Empowering consumers to directly ask companies for what they want and to vocalize when they see something they do not agree with has certainly become the “norm” today. Bloggers have become citizen journalists, Web sites are “community owned” and supported, and brands are allowing consumers to direct new TV ads — all indications that major companies have understood the change in the marketing rules. Time Magazine in fact named “you” as the person of the year.

According to the Time article: “It’s about the many wresting power from the few … and how that will not only change the world, but change the way the world changes. In other words, ‘you’ have the power, and brands and its institutions must get ready for the changes that ‘you’ will demand.”

The Yellow Page brand continues to remain closed to consumers, and consumers are showing their displeasure by refusing to accept or keep the print book and opting for local search options on the major search engines rather than going to publisher sites.

But where is the Yellow Pages industry in all this consumer-empowered change? While great strides have been made by allowing users to participate with online reviews, the Yellow Pages industry has yet to fully embrace and understand that its advertiser base and content is currently less of a strategic advantage in the age of the consumer.

While the advertising industry has begun to focus on and address the changing needs of the consumer, publishers are conversely spending the majority of their time and energy on what the advertiser wants, how to get more advertisers interested in the product and how to retain advertisers that migrate from print to online.

As the advertiser base shrinks globally, it seems a clear indication that this focus needs to be altered if there is to be long-term viability, particularly for the print product. We have found local advertising is more social in nature with word of mouth, the ability to view people’s work or products up close and the ability to meet unique local needs becoming the driving forces that are changing the way buyers interact with local companies.

Consumers are in charge and they are vocal about what they want and who they support. Yellow Pages as a group has done a mediocre job of telling consumers why the print and online directories are relevant products in their lives, how they are changing to meet new demands, and how consumers can continue to benefit from the most comprehensive database of local businesses available.

Consumers view data as currency that can be traded, shared and customized to suit individual needs.
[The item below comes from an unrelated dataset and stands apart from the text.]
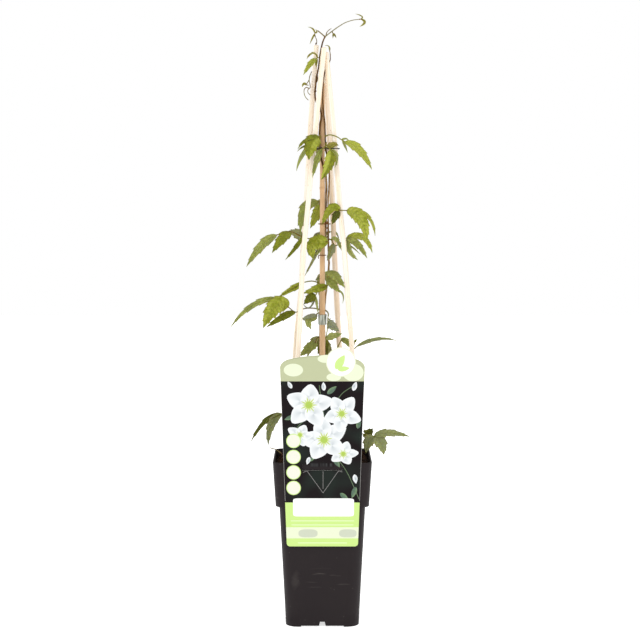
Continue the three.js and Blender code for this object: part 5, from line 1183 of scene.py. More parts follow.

The current Yellow Pages format, however, remains rigid and inflexibly bound into large books dropped off on doorsteps each year.

In this age of “empowered consumers,” what can publishers do to understand what consumers want and how they want to interact with the massive local database Yellow Pages offers? How can the print product evolve to address emerging consumer needs, particularly post-college graduates who are waking up to the real world with the real needs of setting up a house, connecting to local merchants, and becoming part of a new community? Does the industry really have a grasp on how the way people search for local information has changed and how can this understanding change the way the print product is formatted and produced? And can this all be done without the specter of immediate revenue return hanging over the heads of product development teams?

The goal should be to listen and learn from consumers about what makes for a great local search experience, then delivering it in real, differentiated, meaningful features and benefits. 

The empowered consumer shift is well under way and now is the time for the Yellow Pages industry to use its considerable local advantage while it can to swing the pendulum back toward viewing the directory product line as the most comprehensive source of local business information whenever and wherever people need it.